3. Information officers, in terms of section 4 of the Bill, must be appointed to all governmental bodies. There is no indication in the legislation as to the status of information officers. It is apparently the experience in America that where information officers are not sufficiently senior, they just are not able to access information held by more senior officials. The very hierarchical nature of South African government in the past has only begun its transformation and the problem is likely to be an even greater one in South Africa. If this law is to work for people, then the people who are there to facilitate its functioning should be properly empowered to do so.

4. The Human Rights Commission is tasked with a number of functions in terms of this Bill. Sections 82 and 83 place a heavy burden on the Commission. It may be more appropriate to place these functions elsewhere. This matter is one which should be thoroughly canvassed with the Commission.

5. The bill should provide a framework for moving beyond "freedom of information" to the implementation of a more accessible "right to know" model. The bill currently provides mainly for access to information upon request, with provision made for complex exceptions and appeals. This approach is not accessible to the vast majority of South Africans who lack the resources and capacity to engage in an adversarial process. The bill should therefore provide for pro-active dissemination of certain categories of government information and important privately held information. This will increase the flow of information to the public, while also easing the administrative burden on the government of replying to individual requests for public records.

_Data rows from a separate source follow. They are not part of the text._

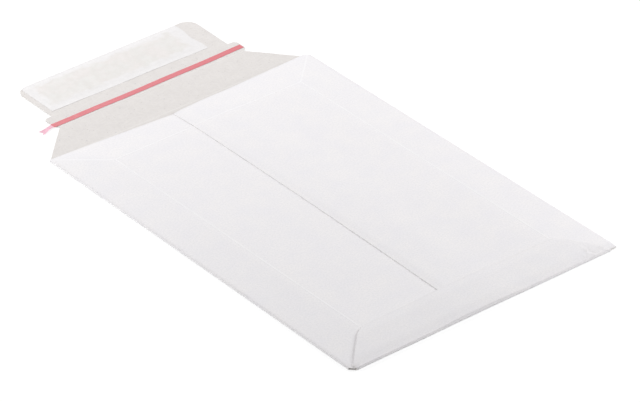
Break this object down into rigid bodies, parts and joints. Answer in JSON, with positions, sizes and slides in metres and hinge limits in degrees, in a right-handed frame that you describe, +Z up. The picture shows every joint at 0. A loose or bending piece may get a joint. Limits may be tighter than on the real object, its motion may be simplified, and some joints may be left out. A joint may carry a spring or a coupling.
{
  "type": "cardboard envelope",
  "caption": "Solid-board mailing envelope lying open: a lapped, creased pocket with a glued bottom flap and a closure flap with tear tape and a lined adhesive band.",
  "frame": {"origin": "centre of the bounding box at its base, under the open envelope on the table", "axes": "+X across the pocket, +Y from the bottom fold towards the open closure flap, +Z up from the rear panel through the front"},
  "size_m": [0.235, 0.435, 0.0071],
  "materials": {
    "white_board": "matte",
    "tear_tape": "satin",
    "adhesive": "satin",
    "release_paper": "satin",
    "board_glue": "matte"
  },
  "bodies": {
    "pocket_body": {"pocket": "white_board", "seam_glue": "board_glue", "bottom_glue": "board_glue"},
    "closure_body": {"closure_flap": "white_board", "tear_tape": "tear_tape", "adhesive_band": "adhesive", "release_liner": "release_paper"}
  },
  "joints": [
    {"name": "flap_fold", "type": "hinge", "parent": "pocket_body", "child": "closure_body", "pos_m": [0, 0.1225, 0.0024], "axis": [1, 0, 0], "range_deg": [0, 175]}
  ]
}
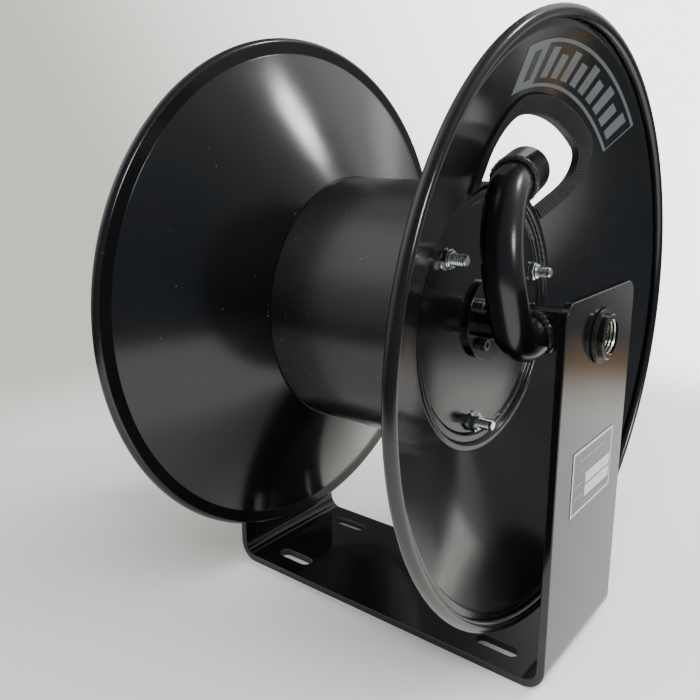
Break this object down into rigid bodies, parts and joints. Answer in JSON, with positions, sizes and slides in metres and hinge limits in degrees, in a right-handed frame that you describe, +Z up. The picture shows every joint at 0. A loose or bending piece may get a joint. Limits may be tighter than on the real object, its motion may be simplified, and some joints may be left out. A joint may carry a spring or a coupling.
{
  "type": "hand-crank hose reel",
  "caption": "Fixed-mount hand-crank hose reel: stamped discs on a drum in a bent plate bracket, with a pipe riser to a threaded outlet.",
  "frame": {"origin": "centre of the underside of the bracket's base plate, which is the face that rests on the floor or bench", "axes": "+X along the reel axis from the crank to the fluid inlet, -Y towards the front, +Z up"},
  "size_m": [0.3607, 0.34, 0.3676],
  "materials": {
    "black_bracket": "glossy black powder coat",
    "black_disc": "glossy black powder coat",
    "black_drum": "glossy black powder coat",
    "bushing": "moulded bearing plastic",
    "label": null,
    "decal": null,
    "zinc_rod": "bright zinc plate",
    "zinc_nut": "bright zinc plate",
    "zinc_washer": "bright zinc plate",
    "painted_shaft": "glossy black paint",
    "painted_hub": "glossy black paint",
    "dark_screw": "black oxide",
    "spring_steel": "dark phosphate",
    "painted_pipe": "glossy black paint on bent pipe",
    "painted_coupling": "glossy black paint on a welded coupling",
    "trim_rubber": "black edging rubber",
    "black_crank": "glossy black powder coat",
    "bolt_steel": "zinc plate",
    "grip_plastic": "moulded black plastic"
  },
  "bodies": {
    "bracket": {"base_bracket": "black_bracket", "inlet_bushing": "bushing", "crank_bushing": "bushing", "data_label": "label"},
    "reel": {"inlet_disc": "black_disc", "crank_disc": "black_disc", "drum": "black_drum", "disc_decal": "decal", "tie_rods": "zinc_rod", "inlet_lock_nuts": "zinc_nut", "crank_lock_nuts": "zinc_nut", "inlet_hub_nuts": "zinc_nut", "crank_hub_nuts": "zinc_nut", "grip_nut": "zinc_nut", "inlet_tooth_washers": "zinc_washer", "crank_tooth_washers": "zinc_washer", "grip_washer": "zinc_washer", "inlet_shaft": "painted_shaft", "crank_shaft": "painted_shaft", "inlet_hub_plate": "painted_hub", "crank_hub_plate": "painted_hub", "inlet_hub_screws": "dark_screw", "crank_hub_screws": "dark_screw", "crank_set_screw": "dark_screw", "inlet_retaining_ring": "spring_steel", "crank_retaining_ring": "spring_steel", "gooseneck": "painted_pipe", "outlet_coupling": "painted_coupling", "edge_trim": "trim_rubber", "crank_arm": "black_crank", "grip_bolt": "bolt_steel"},
    "grip": {"crank_grip": "grip_plastic"}
  },
  "joints": [
    {"name": "reel_spin", "type": "hinge", "parent": "bracket", "child": "reel", "pos_m": [0, 0, 0.1976], "axis": [1, 0, 0], "continuous": true},
    {"name": "grip_spin", "type": "hinge", "parent": "reel", "child": "grip", "pos_m": [-0.19, 0.0313, 0.07658], "axis": [1, 0, 0], "continuous": true}
  ]
}
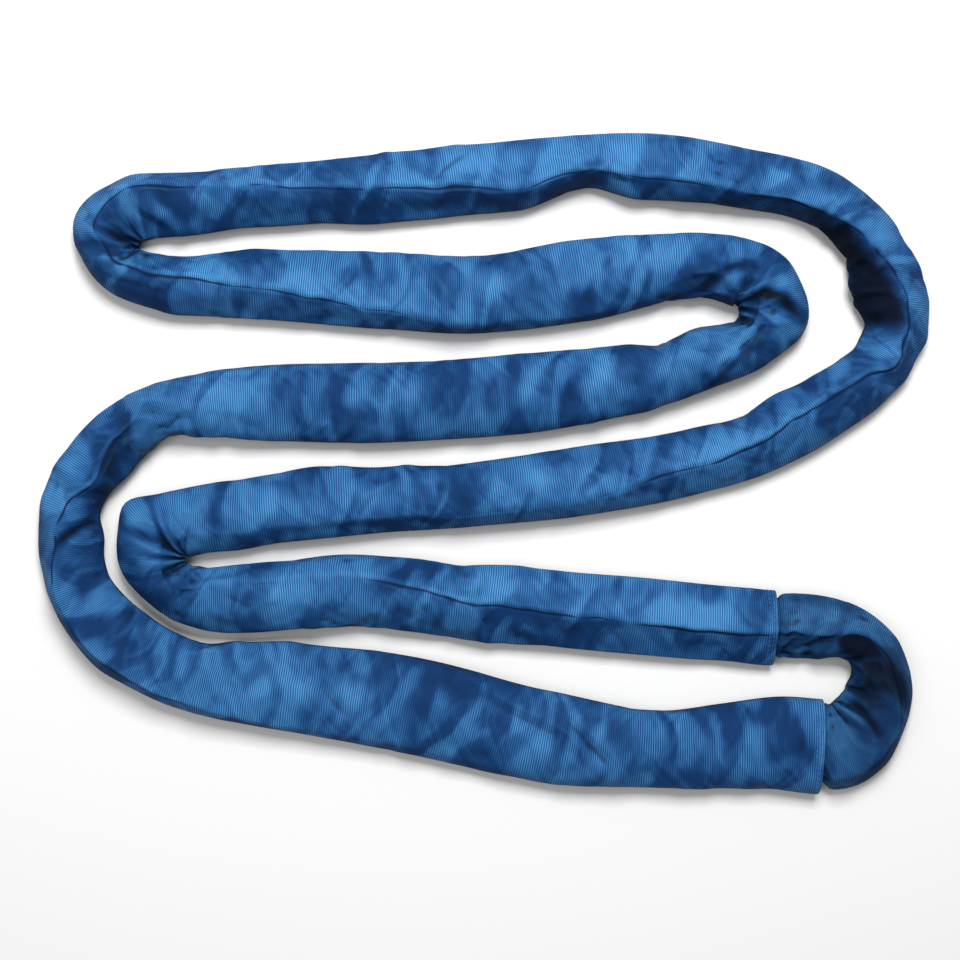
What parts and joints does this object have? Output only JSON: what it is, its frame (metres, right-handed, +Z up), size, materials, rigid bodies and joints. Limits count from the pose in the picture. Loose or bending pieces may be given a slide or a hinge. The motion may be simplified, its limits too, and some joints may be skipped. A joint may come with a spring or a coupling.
{
  "type": "endless round sling",
  "caption": "Endless lifting sling with a woven tubular sleeve over a yarn core, lying flat in a serpentine of narrow bends.",
  "frame": {"origin": "centre of the lying sling's box, on the surface it lies on", "axes": "+X along the serpentine's long legs, +Y across them, +Z up out of the surface"},
  "size_m": [0.7148, 0.5235, 0.036],
  "materials": {
    "sleeve_fabric": "satin",
    "joint_fabric": "satin",
    "core_yarn": "satin",
    "stitch_thread": "matte",
    "tape": "satin"
  },
  "bodies": {
    "root": {"main_sleeve": "sleeve_fabric", "joint_sleeve": "joint_fabric", "core_turn_01": "core_yarn", "core_turn_02": "core_yarn", "core_turn_03": "core_yarn", "core_turn_04": "core_yarn", "core_turn_05": "core_yarn", "core_turn_06": "core_yarn", "core_turn_07": "core_yarn", "core_turn_08": "core_yarn", "core_turn_09": "core_yarn", "core_turn_10": "core_yarn", "core_turn_11": "core_yarn", "core_turn_12": "core_yarn", "core_turn_13": "core_yarn", "stitch_row_a_1": "stitch_thread", "stitch_row_a_2": "stitch_thread", "stitch_row_b_1": "stitch_thread", "stitch_row_b_2": "stitch_thread", "yarn_end_tape": "tape"}
  },
  "joints": []
}
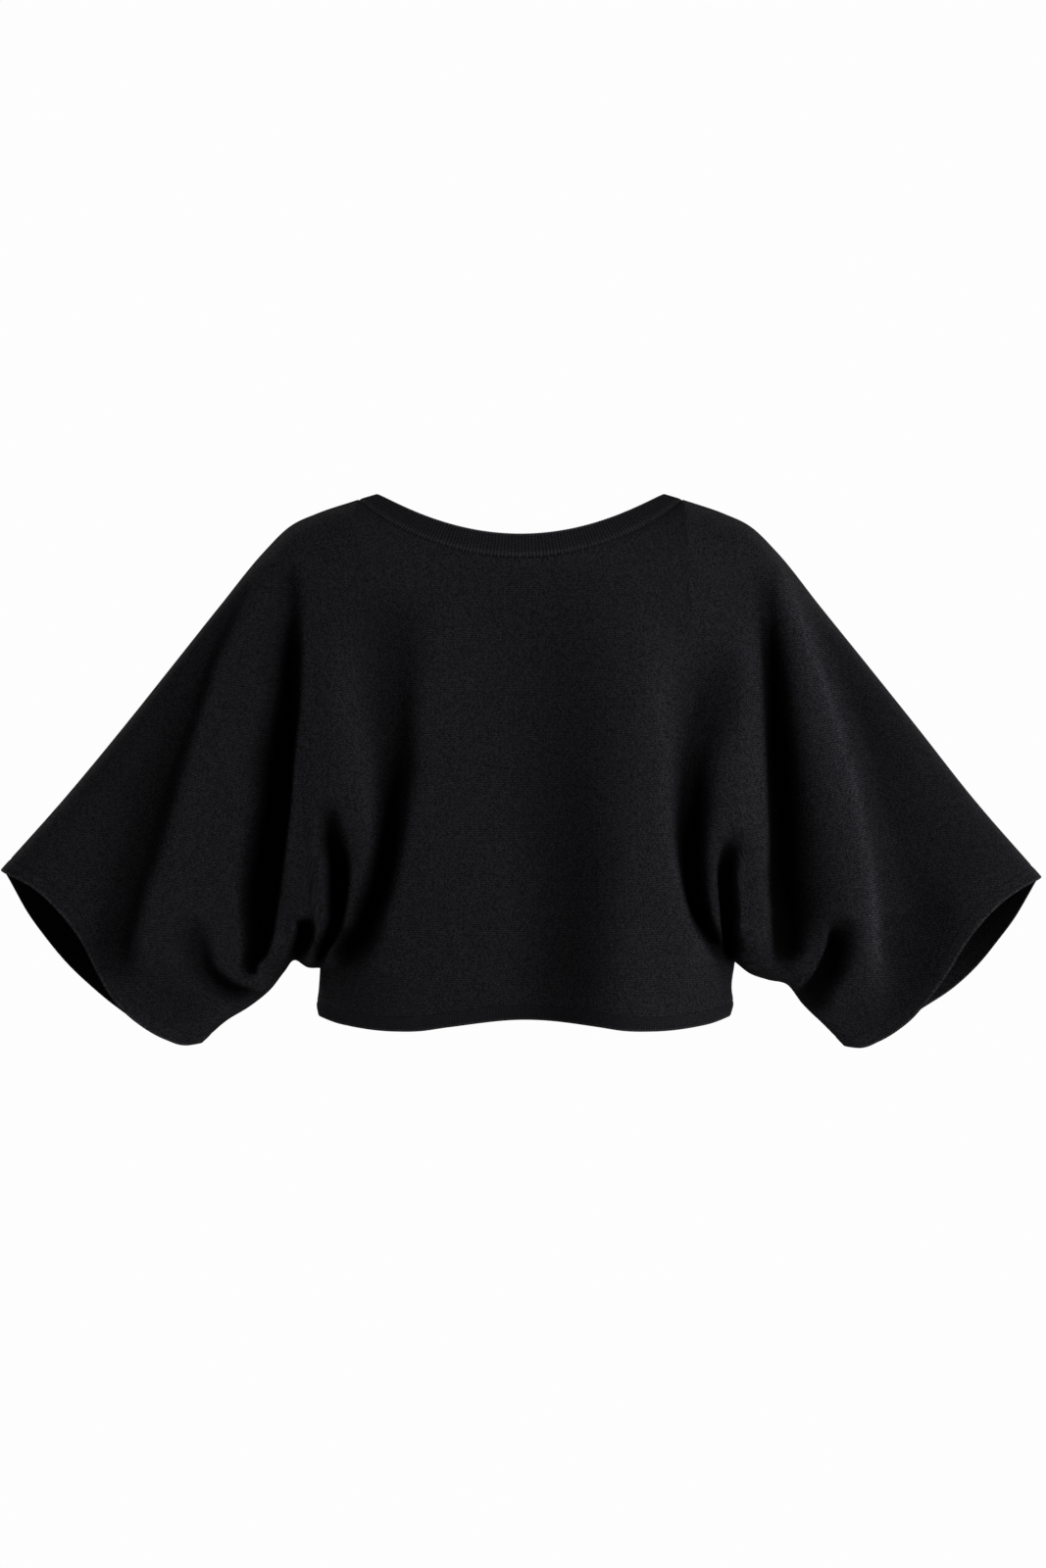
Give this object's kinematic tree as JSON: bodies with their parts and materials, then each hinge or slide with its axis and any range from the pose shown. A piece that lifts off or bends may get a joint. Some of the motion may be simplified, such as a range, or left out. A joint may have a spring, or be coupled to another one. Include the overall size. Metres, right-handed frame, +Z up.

6. If the right of access to information is to be meaningful the enforcement procedure must be cheap, speedy and accessible, otherwise the Act will be used by the rich and powerful to defend their interests. External review by the High Court, as currently envisaged by the Bill, does not provide a remedy that is cheap, speedy and accessible - in fact, the reverse. Hence, a creative, innovative - and cost effective - alternative, such as a tribunal, must be considered.